Contribution of soil water at various depths to water consumption of rainfed winter wheat in the Loess tableland, China

CHENG Li-ping1,2, LIU Wen-zhao2*   

  1. 1Pingdingshan University, Pingdingshan 467000, Henan, China
    2State Key Laboratory of Soil Erosion and Dryland Farming on the Loess Plateau, Northwest A&F University, Yangling 712100, Shaanxi, China
  • Received:2017-01-11 Revised:2017-04-03 Published:2017-07-18
  • Contact: *mail:wzliu@ms.iswc.ac.cn
  • Supported by:
    This work was suppported by the National Natural Science Foundation of China (41401015) and the Research Foundation for Advanced Talents of Pingdingshan University (PXY-_BSQD-2014009).

摘要: 通过采集长武塬区旱作冬小麦拔节期和抽穗期土壤水、小麦茎秆水,测定其氢氧稳定同位素组成,分析不同深度土壤水分对冬小麦耗水的贡献.结果表明:与大气降水相比,黄土塬区小麦茎秆水和土壤水均富集氢氧稳定同位素;无土壤干层条件下,冬小麦拔节期和抽穗期0~30 cm土层土壤水对其耗水的贡献率仅为5.4%和2.6%,60~90 cm土层土壤水贡献率为73.4%和67.3%,是冬小麦的主要水源,120 cm以下土层贡献率为7.9%和13.5%;随着生育期的推进,90 cm以下土层贡献率持续增加.研究时段内土壤物理蒸发水分主要来自于30 cm以上土层,而小麦蒸腾则主要由60 cm以下土壤水分提供.生产实践中需要做好夏闲期的雨水蓄存与合理的氮磷配施,以增加小麦底墒、促进根系深扎,提高深层土壤水分的利用率.
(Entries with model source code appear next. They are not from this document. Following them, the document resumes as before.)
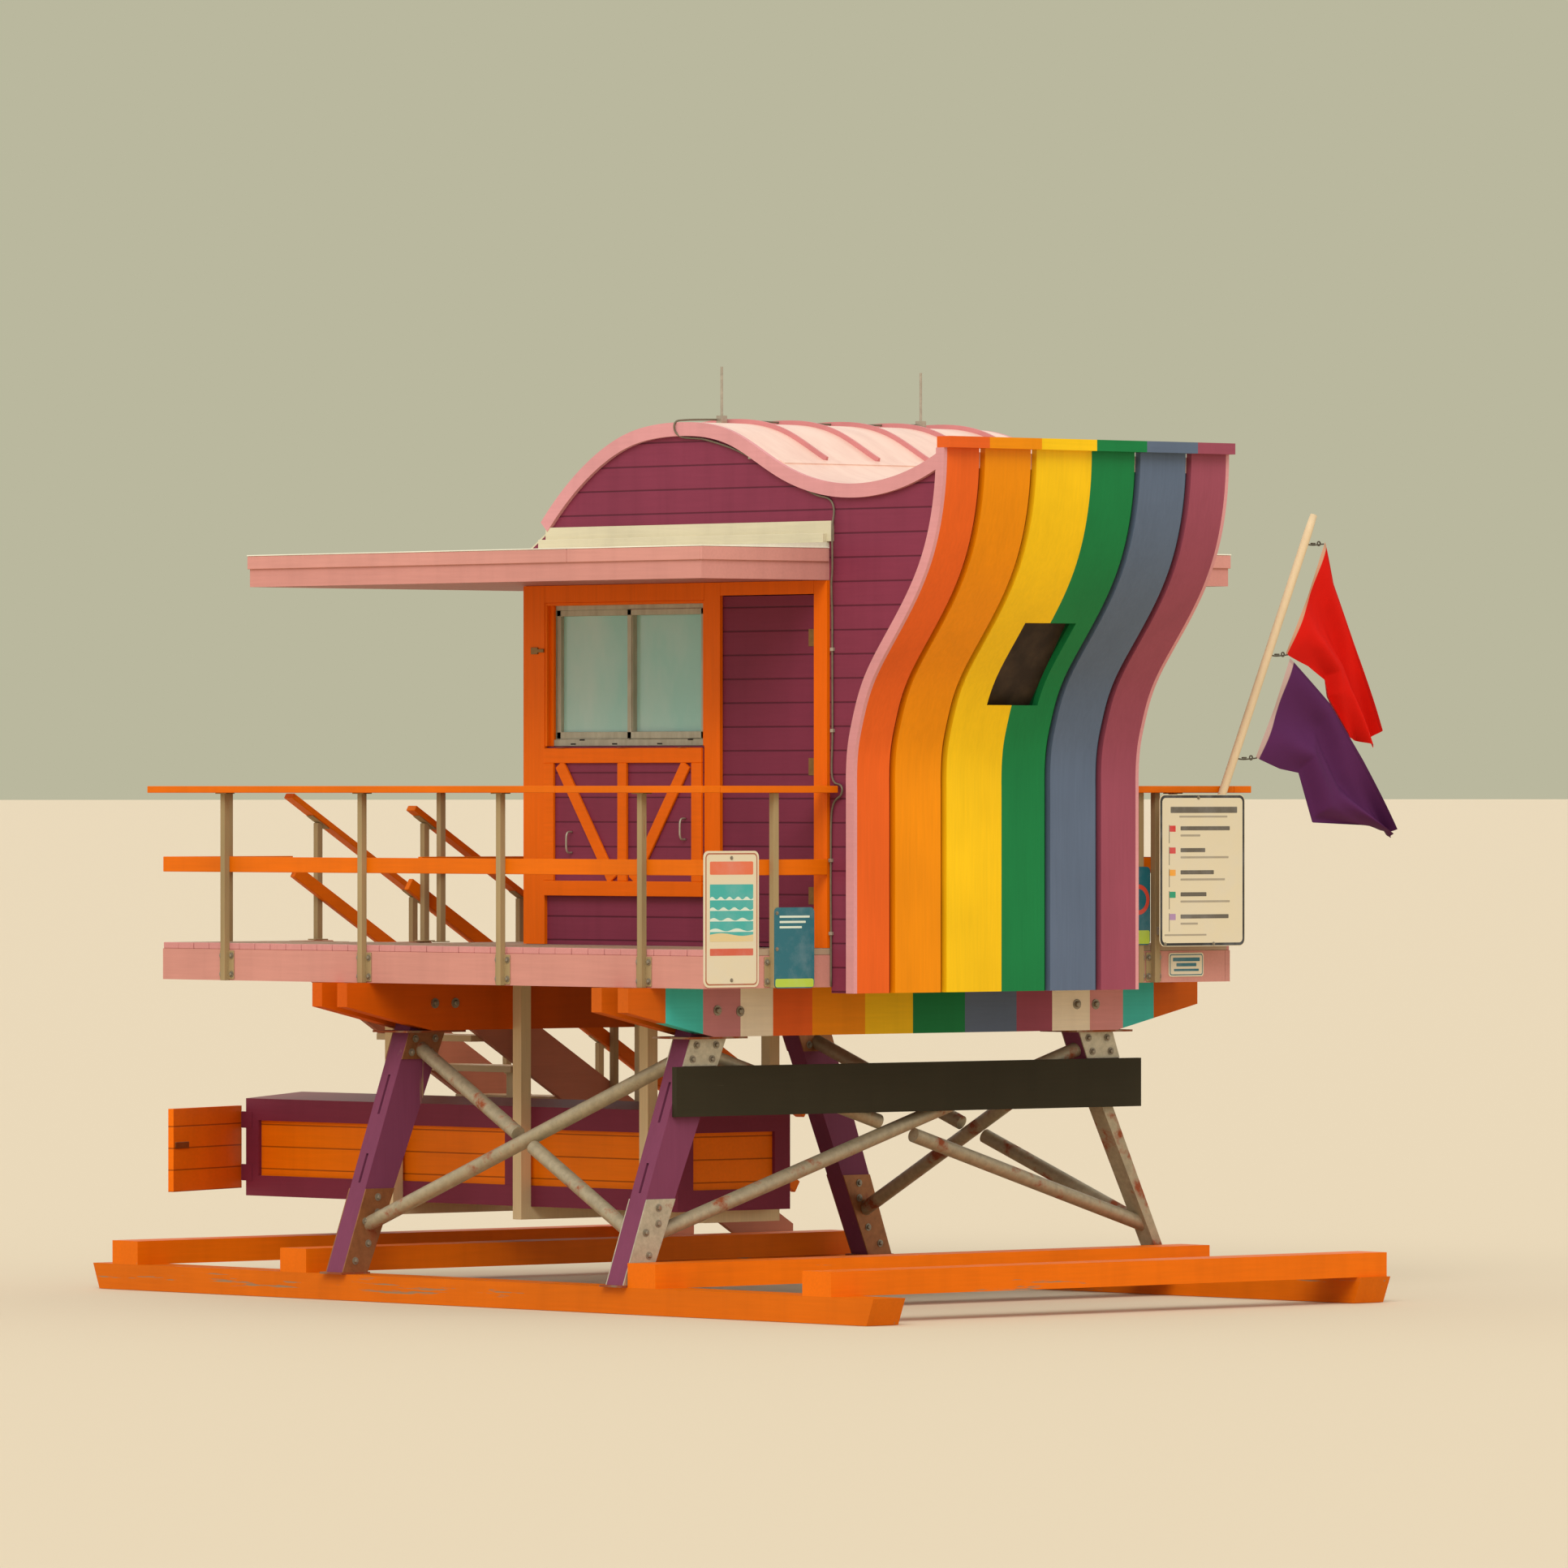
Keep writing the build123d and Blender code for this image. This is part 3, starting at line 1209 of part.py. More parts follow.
# The origin is the middle of the whole tower's plan, on the ground
everything = Compound(children=[Compound(pieces) for pieces in NODES.values()])
box = everything.bounding_box()
SHIFT = Vector(-(box.min.X + box.max.X) / 2, -(box.min.Y + box.max.Y) / 2, -box.min.Z)
print("shift", SHIFT.X, SHIFT.Y, SHIFT.Z)

os.makedirs("parts", exist_ok=True)
for name, pieces in NODES.items():
    export_step(Pos(SHIFT.X, SHIFT.Y, SHIFT.Z) * Compound(pieces), "parts/" + name + ".step")
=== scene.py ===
import math

import bpy
import numpy as np
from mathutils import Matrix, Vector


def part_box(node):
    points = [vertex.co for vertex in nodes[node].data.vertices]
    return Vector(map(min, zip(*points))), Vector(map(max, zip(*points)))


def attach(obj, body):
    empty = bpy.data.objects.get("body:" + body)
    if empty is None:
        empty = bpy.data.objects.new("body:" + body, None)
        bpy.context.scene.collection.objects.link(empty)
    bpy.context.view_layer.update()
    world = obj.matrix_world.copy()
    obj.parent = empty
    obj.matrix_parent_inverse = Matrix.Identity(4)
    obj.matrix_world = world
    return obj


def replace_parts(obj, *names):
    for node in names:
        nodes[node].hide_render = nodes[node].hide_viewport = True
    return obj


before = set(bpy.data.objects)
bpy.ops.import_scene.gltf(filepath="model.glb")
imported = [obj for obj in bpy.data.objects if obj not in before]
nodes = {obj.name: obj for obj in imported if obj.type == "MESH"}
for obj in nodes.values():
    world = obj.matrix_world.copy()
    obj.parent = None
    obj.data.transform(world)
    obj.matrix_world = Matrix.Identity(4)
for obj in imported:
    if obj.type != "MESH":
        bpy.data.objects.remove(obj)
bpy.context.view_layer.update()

# Setting out: every place on the tower is measured from the near ocean corner of the deck,
# x towards the land end, y towards the far side and z up from the walking surface.
deck_low, deck_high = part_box("deck_boards")
LENGTH, WIDTH = 4.877, 4.142


def at(x, y, z):
    """The row's place of a point measured from the deck's near ocean corner."""
    return np.array([deck_low.x + x, deck_low.y + y, deck_high.z + z])


def on(axis, value):
    """The row's coordinate along x, y or z of a measure from the deck's near ocean corner."""
    return at(value, value, value)["xyz".index(axis)]


# ---- Skids and cross timbers ----
# Two heavy timbers lie on the ground with four more across them, all in thick orange paint
# that has split along the grain and broken away to grey wood at the ends.


def tint(red, green, blue):
    """A screen colour of 0 to 255 as linear light: below 0.04045 a straight line, above it a 2.4 power."""
    part = np.array([red, green, blue]) / 255.0
    linear = np.where(part <= 0.04045, part / 12.92, ((part + 0.055) / 1.055) ** 2.4)
    return (*linear.tolist(), 1.0)


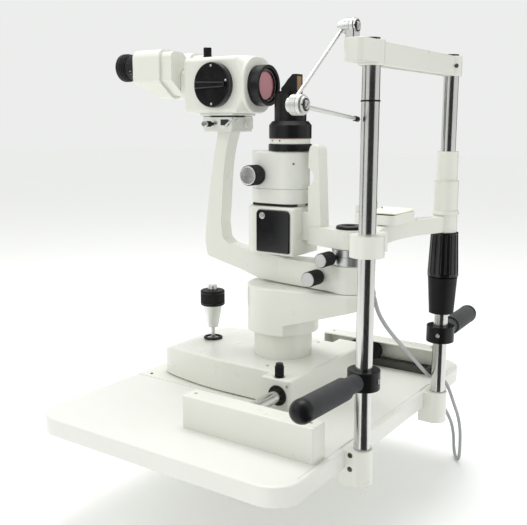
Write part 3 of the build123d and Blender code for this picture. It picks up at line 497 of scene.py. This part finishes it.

Abstract: Soil water and stem water were collected in jointing and heading stages of the rainfed winter wheat in the Changwu Loess tableland, and the stable isotopic compositions of hydrogen and oxygen in water samples were measured to analyze the contribution of soil water at various depths to water consumption of winter wheat. The results showed that the isotopes were enriched in soil and wheat stem water in comparison with that in precipitation. Under the condition of no dry layer in soil profile, the contributions to wheat water consumption in jointing and heading stages were 5.4% and 2.6% from soil water at 0-30 cm depth, 73.4% and 67.3% at 60-90 cm depth (the main water source for winter wheat), and 7.9% and 13.5% below 120 cm depth, respectively. With the wheat growth, the contribution of soil water below the depth of 90 cm increased. It was concluded that soil evaporation mainly consumed soil water in 0-30 cm depth and wheat transpiration mainly consumed soil water below 60 cm depth in the experimental period. In the production practice, it is necessary to increase rainwater storage ratio during the summer fallow period, and apply reasonable combination of nitrogen and phosphorus fertilizers in order to increase soil moisture before wheat sowing, promote the wheat root developing deep downwards and raise the deep soil water utilization ratio.